Gold: Volatility & New Record Highs
By Adrian Ash
March 6, 2008
Miss your chance to buy gold at a $30 discount
last night...?
WELL THAT CAME and went pretty quick!
Gold
Prices dumped almost $30 per ounce late Tuesday, only to pick them right
back up again by Wednesday's close in London, before racing above $990 per ounce
as New York wound down the day by itself.
What in the hell is going on here? We're not given to making
forecasts or proffering investment advice here at BullionVault.
We're busy enough as it is simply watching the Gold
Market and trying to make sense of it all, as well as offering private
investors who share our current unease a safe, simple and cost-efficient route
into direct gold ownership.
Beyond that, to our mind, how you make or lose money in today's
financial markets is entirely your own concern – and it's a serious concern,
too. The lack of investor scrutiny at Enron, Refco and Northern Rock prove that.

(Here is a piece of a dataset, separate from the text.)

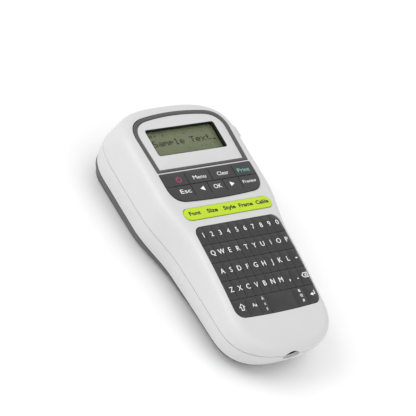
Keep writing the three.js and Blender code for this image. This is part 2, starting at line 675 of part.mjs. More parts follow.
const inletFace = GRIP_WALL_Y + INLET.setback;
const inletBack = inletFace + INLET.depth;
add('power_inlet', join(
  inletBody(0).subtract(barAlongY(INLET.x, INLET.z, INLET.bore, inletFace - 1, inletBack - 1.5)),
  barAlongY(INLET.x, INLET.z, INLET.pin, inletFace + 0.6, inletBack - 1),
), finish(BLACK, 0.5));

const cellProfile = [[0, 0], [CELL.radius - 0.6, 0], [CELL.radius, 0.6], [CELL.radius, CELL.length - 1.6],
  [CELL.radius - 0.8, CELL.length - 1], [1.9, CELL.length - 1], [1.9, CELL.length], [0, CELL.length]];
for (let i = 0; i < CELL.count; i += 1) {
  const geometry = lathe(cellProfile, 14);
  geometry.translate(0, -CELL.length / 2, 0);
  if (i % 2) geometry.rotateZ(Math.PI);
  geometry.translate((i - (CELL.count - 1) / 2) * CELL.pitch, CELL.start + CELL.length / 2, CELL.z);
  add(`battery_${i + 1}`, solid(geometry), finish('#3c6f8f', 0.35, 0.3));
}

// Sprung contact plates at the two ends of the bay, each with a dimple for every cell.
function contactAt(y, dimple) {
  const plate = box(
    [-BAY.half + CONTACT.margin, BAY.half - CONTACT.margin],
    [y - CONTACT.half, y + CONTACT.half],
    [CELL.z - 2.4, GRIP_PLATE.low - GAP],
  );
  const [y0, y1] = [Math.min(y, y + dimple), Math.max(y, y + dimple)];
  const dimples = Array.from({ length: CELL.count }, (_, i) =>
    barAlongY((i - (CELL.count - 1) / 2) * CELL.pitch, CELL.z, CONTACT.radius, y0, y1, 8));
  return join(plate, ...dimples);
}
add('contact_plate_grip', contactAt(BAY.low + CONTACT.inset, CONTACT.dimple), finish(NICKEL, 0.3, 1));
add('contact_plate_head', contactAt(BAY.high - CONTACT.inset, -CONTACT.dimple), finish(NICKEL, 0.3, 1));

// ---------------------------------------------------------------- cutter

// The pad's outline seen from above: flush with the side at its two ends and proud in the middle.
function padCrown() {
  const edge = HEAD_HALF_WIDTH - PAD.sunk;
  const crest = edge + 2 * (LEVER_PROUD + PAD.sunk);
  const shape = new THREE.Shape();
  shape.moveTo(PAD.inner, PAD.low);
  shape.lineTo(edge, PAD.low);
  shape.quadraticCurveTo(crest, (PAD.low + PAD.high) / 2, edge, PAD.high);
  shape.lineTo(PAD.inner, PAD.high);
  return shape;
}
const leverArm = polygon([[42, 90], [47.8, 90], [48.2, 113], [44.5, 122], [35, 133], [26.5, 133],
  [26.5, 130.8], [31, 130.5], [40.5, 119], [43.5, 110]]);
// The crowned pad with its upper and lower outer edges rounded.
function leverPad() {
  const crowned = solid(prism(padCrown(), CUTTER.padLow, CUTTER.padHigh, 10));
  const endView = roundedBox([PAD.inner - 20, HEAD_HALF_WIDTH + LEVER_PROUD],
    [CUTTER.padLow, CUTTER.padHigh], PAD.edgeRadius);
  const rounded = new THREE.ExtrudeGeometry(endView, { depth: 60, bevelEnabled: false, curveSegments: 5 });
  rounded.rotateX(Math.PI / 2);
  rounded.translate(0, PAD.high + 20, 0);
  return crowned.intersect(solid(rounded));
}
add('cutter_lever', cut(
  join(
    leverPad(),
    solid(prism(leverArm, CUTTER.padLow, CUTTER.armHigh)),
    bar(CUTTER_PIVOT.x, CUTTER_PIVOT.y, CUTTER.hubRadius, CUTTER.padLow, CUTTER.armHigh, 18),
  ),
  bar(CUTTER_PIVOT.x, CUTTER_PIVOT.y, CUTTER.bore, CUTTER.padLow - 1, CUTTER.armHigh + 1, 16),
), finish(WHITE, 0.45));
add('cutter_blade', box([BLADE.rest, BLADE.rest + BLADE.length], [BLADE.y, BLADE.y + 0.8],
  [EXIT_SLOT.low, CUTTER.armHigh - 1]), finish('#b8bcc0', 0.25, 1));

// A torsion spring wound round the cutter's post, under the lever.
function coil({ x, y, radius, wire, low, turns, stepsPerTurn }) {
  const steps = turns * stepsPerTurn;
  const points = Array.from({ length: steps + 1 }, (_, i) => {
    const angle = 2 * Math.PI * i / stepsPerTurn;
    const height = low + (wire + 0.5) * i / stepsPerTurn;
    return new THREE.Vector3(x + radius * Math.cos(angle), y + radius * Math.sin(angle), height);
  });
  const section = new THREE.Shape().absarc(0, 0, wire / 2, 0, 2 * Math.PI);
  return solid(new THREE.ExtrudeGeometry(section, {
    steps, extrudePath: new THREE.CatmullRomCurve3(points), bevelEnabled: false, curveSegments: 3,
  }));
}
add('cutter_spring', coil({
  x: CUTTER_PIVOT.x,
  y: CUTTER_PIVOT.y,
  radius: 3.1,
  wire: 0.8,
  low: HEAD_PLATE.high + 1.4,
  turns: 3,
  stepsPerTurn: 10,
}), finish(STEEL_GREY, 0.3, 1));

// ---------------------------------------------------------------- tape drive

add('drive_motor', bar(MOTOR.x, MOTOR.y, MOTOR.radius, MOTOR.low, MOTOR.high, 24),
  finish(STEEL_GREY, 0.35, 1));
const shaftTop = GEAR_LAYER.high + 0.8;
add('motor_pinion', join(
  gear({ ...MOTOR, teeth: TEETH.pinion, turn: meshTurn(IDLER, MOTOR, TEETH.pinion), bore: 0.9 }),
  bar(MOTOR.x, MOTOR.y, 1, MOTOR.high + GAP, shaftTop, 10),
), finish('#c9b06a', 0.4, 0.8));
add('idler_gear', gear({ ...IDLER, teeth: TEETH.idler, turn: 0, bore: 1.8 }), finish(ACETAL, 0.5));
const platenTurn = meshTurn(IDLER, PLATEN, TEETH.platen);
add('platen_gear', gear({ ...PLATEN, teeth: TEETH.platen, turn: platenTurn, bore: 1.5 }),
  finish(ACETAL, 0.5));

const roller = ({ x, y, radius }, top) => join(
  bar(x, y, radius, PLATEN.low, PLATEN.high, 20),
  bar(x, y, 1.2, ROLLER_ARM.low - 0.6, top, 12),
);
add('platen_roller', roller(PLATEN, shaftTop), finish('#1e1e20', 0.85));
add('feed_roller', roller(FEED_ROLLER, ROLLER_ARM.high + 0.6), finish('#1e1e20', 0.85));

const armEnd = FEED_ROLLER.y + 3;
const armEar = (zs) => box([PLATEN.x - 2.6, ARM_PIVOT.x + 1], [PLATEN.y - 3.4, armEnd], zs);
const armHole = ({ x, y }, radius) => bar(x, y, radius, ROLLER_ARM.low - 1, ROLLER_ARM.high + 1, 14);
add('roller_arm', cut(
  join(
    armEar([ROLLER_ARM.low, ROLLER_ARM.low + ROLLER_ARM.sheet]),
    armEar([ROLLER_ARM.high - ROLLER_ARM.sheet, ROLLER_ARM.high]),
    box(
      [ARM_PIVOT.x - 0.9, ARM_PIVOT.x + 1],
      [ARM_PIVOT.y + 2, armEnd],
      [ROLLER_ARM.low, ROLLER_ARM.high],
    ),
    bar(ARM_PIVOT.x, ARM_PIVOT.y, 3, ROLLER_ARM.low, ROLLER_ARM.high, 16),
  ),
  armHole(ARM_PIVOT, 1.8),
  armHole(PLATEN, 1.5),
  armHole(FEED_ROLLER, 1.5),
), finish(STEEL_GREY, 0.4, 1));

add('print_head', join(
  box(
    [PRINT_HEAD_FACE - 1.2, PRINT_HEAD_FACE],
    [PLATEN.y - 5, PLATEN.y + 5],
    [PLATEN.low - 0.6, PLATEN.high + 0.4],
  ),
  box([PRINT_HEAD_FACE - 3.4, PRINT_HEAD_FACE - 0.8], [PLATEN.y - 3.5, PLATEN.y + 3.5],
    [PLATEN.low, HEAD_PLATE.low - GAP]),
), finish('#8a7f6c', 0.4, 0.6));

// The ribbon drive: a splined shaft moulded in one with its gear.
const splines = Array.from({ length: 3 }, (_, i) => {
  const rib = new THREE.BoxGeometry(1, 3.8, RIBBON_SHAFT.top - RIBBON_SHAFT.low);
  rib.rotateZ(Math.PI * i / 3);
  rib.translate(RIBBON_SHAFT.x, RIBBON_SHAFT.y, (RIBBON_SHAFT.top + RIBBON_SHAFT.low) / 2);
  return solid(rib);
});
const ribbonTurn = meshTurn(IDLER, RIBBON_SHAFT, TEETH.ribbon);
add('ribbon_shaft', join(
  gear({ ...RIBBON_SHAFT, teeth: TEETH.ribbon, turn: ribbonTurn, bore: 1.2 }),
  bar(RIBBON_SHAFT.x, RIBBON_SHAFT.y, 1.5, RIBBON_SHAFT.low, shaftTop, 12),
  ...splines,
), finish(ACETAL, 0.5));

// ---------------------------------------------------------------- tape cassette

function tapeCassette({ left, right, bottom, top, low, high, wall }) {
  const hollow = [low + wall, high - wall];
  return cut(
    box([left, right], [bottom, top], [low, high]),
    box([left + wall, right - wall], [bottom + wall, top - wall], hollow),
    box([right - 3, right + 3], [PLATEN.y - 6, top - wall], hollow),
    bar(RIBBON_SHAFT.x, RIBBON_SHAFT.y, 2.6, high - 4, high + 4, 14),
  );
}
add('tape_cassette', tapeCassette(CASSETTE), finish('#3a3d41', 0.45));
add('tape_roll', bar(TAPE_ROLL.x, TAPE_ROLL.y, TAPE_ROLL.radius, TAPE_ROLL.low, TAPE_ROLL.high, 32)
  .subtract(bar(TAPE_ROLL.x, TAPE_ROLL.y, TAPE_ROLL.bore, TAPE_ROLL.low - 1, TAPE_ROLL.high + 1, 20)),
finish('#f2f2ee', 0.5));

export default labelMaker;
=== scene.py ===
"""A handheld label maker lying on its back: satin white shells over a grey back cover, a framed
display, dark function and letter keys, a lime style bar, and a cutter lever on the right side.

Shapes are worked out in millimetres in the plan of the front face (x to the right, y towards the
head, z out of the keys), laid onto the leaning face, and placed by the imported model's boxes."""

import math

import bmesh
import bpy
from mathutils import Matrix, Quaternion, Vector


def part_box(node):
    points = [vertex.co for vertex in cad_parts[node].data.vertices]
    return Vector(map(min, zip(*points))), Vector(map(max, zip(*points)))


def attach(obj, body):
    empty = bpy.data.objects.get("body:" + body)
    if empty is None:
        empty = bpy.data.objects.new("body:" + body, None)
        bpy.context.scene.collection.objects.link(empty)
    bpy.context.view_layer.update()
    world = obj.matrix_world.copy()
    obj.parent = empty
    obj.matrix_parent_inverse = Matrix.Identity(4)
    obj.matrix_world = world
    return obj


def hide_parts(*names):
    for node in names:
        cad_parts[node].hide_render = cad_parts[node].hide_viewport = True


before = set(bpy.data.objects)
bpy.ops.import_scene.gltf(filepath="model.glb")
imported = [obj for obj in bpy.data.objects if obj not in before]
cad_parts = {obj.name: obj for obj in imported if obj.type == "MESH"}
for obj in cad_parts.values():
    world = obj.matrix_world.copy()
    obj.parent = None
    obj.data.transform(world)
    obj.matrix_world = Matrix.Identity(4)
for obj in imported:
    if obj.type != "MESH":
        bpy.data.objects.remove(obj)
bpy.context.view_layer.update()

MM = 0.001

# ---------------------------------------------------------------- driving sizes, in millimetres

GRIP_END, HEAD_END = -67.0, 139.0
GRIP_HALF_WIDTH, HEAD_HALF_WIDTH = 44.7, 52.3
WAIST = (18.6, 63.5)
END_ROUND = 33.0
GRIP_POWER, HEAD_POWER = 2.55, 2.86

FACE_TILT = math.atan(0.19)
KEYPAD_HEIGHT = 47.5
HEAD_BEND = math.radians(6.76)
BEND_START, BEND_SOFTNESS = 10.7, 12.0
SHOULDER = 8.3

WALL, COVER_WALL, GAP = 2.2, 2.0, 0.4
LIP = 0.25
PARTING = ((-75, 29.8), (-50, 24.8), (-25, 24.7), (0, 25.4), (25, 25.8), (60, 27.8), (100, 29.4),
           (135, 32.7))
COVER_SEAM = ((-75, 10.6), (-15, 11), (35, 10.6), (65, 12.5), (85, 13.1), (108, 14.2), (135, 18))
COVER_EDGE = ((-75, 7.4), (-15, 7.6), (10, 5.3), (35, 3.4), (60, 3.7), (85, 4.4), (105, 4.9), (135, 9))
COVER_FLAT = ((-30, 18), (35, 12), (100, 12), (135, 14))
SEAM_INSETS = ((60, 3), (95, 3.2), (108, 3), (120, 3.8), (135, 4.2))
EDGE_INSETS = ((-20, 7), (35, 7.5), (85, 8.2), (110, 9), (135, 7.6))
FLANK_SWELL = 0.7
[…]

But three observations on the current state of the Gold
Market stand out today. Not least with the Federal Reserve on track to lop
another 75 basis points off the returns paid to Dollar holders when it meets on
March 18th.

Whether you currently own gold or not, just consider:
#1. How Gold Got Here
The uptrend in world Gold
Prices starting in July 1999 clearly entered a new phase last August. This
distinct new stage coincided to the very day with Ben Bernanke's first cut to US
interest rates in response to the global banking crisis – the 0.5% cut to the
discount rate announced on Aug. 17th.
#2. The Need for a Thick Pencil
Any technical analyst armed with a high-low-close chart of gold (as above) would
point out the clear "trading channel" that's developed since Nov.
2007, about half-way through the Fed-inspired move. Use a thick enough pencil
– the stock-in-trade of decent chartists, of course – and this week's sharp
drop began right on the upper trendline at the latest all-time high of $989.55
per ounce
#3. Volatility's Rising
Both in terms of Dollar-value and percentage swings, the price of Gold
has become horribly volatile since the start of this year. Indeed, since the
start of last month it's averaged a near 2.1% move across every two sessions.
You can see the gap widening violently between the highs and lows
marked on our chart. Prior to last month, the average two-day swing of the
previous 12 months was nearer just 1.6%.
So new gold buyers today, whether leveraged or not, are set for
truly stomach-churning volatility at today's current nose-bleed prices. Anyone
making the jump now – and defying the siren voices of many professional
pundits – may not make any money for sure.
But having the front to buy now, nearly 50% higher inside six
months, is a feat requiring almost as big a pig-head as Buying
Gold at the all-time bottom of eight years ago.
Your certain reward? Sudden, sharp moves that come and go almost as
fast as this week's $30 drop between two new all-time records.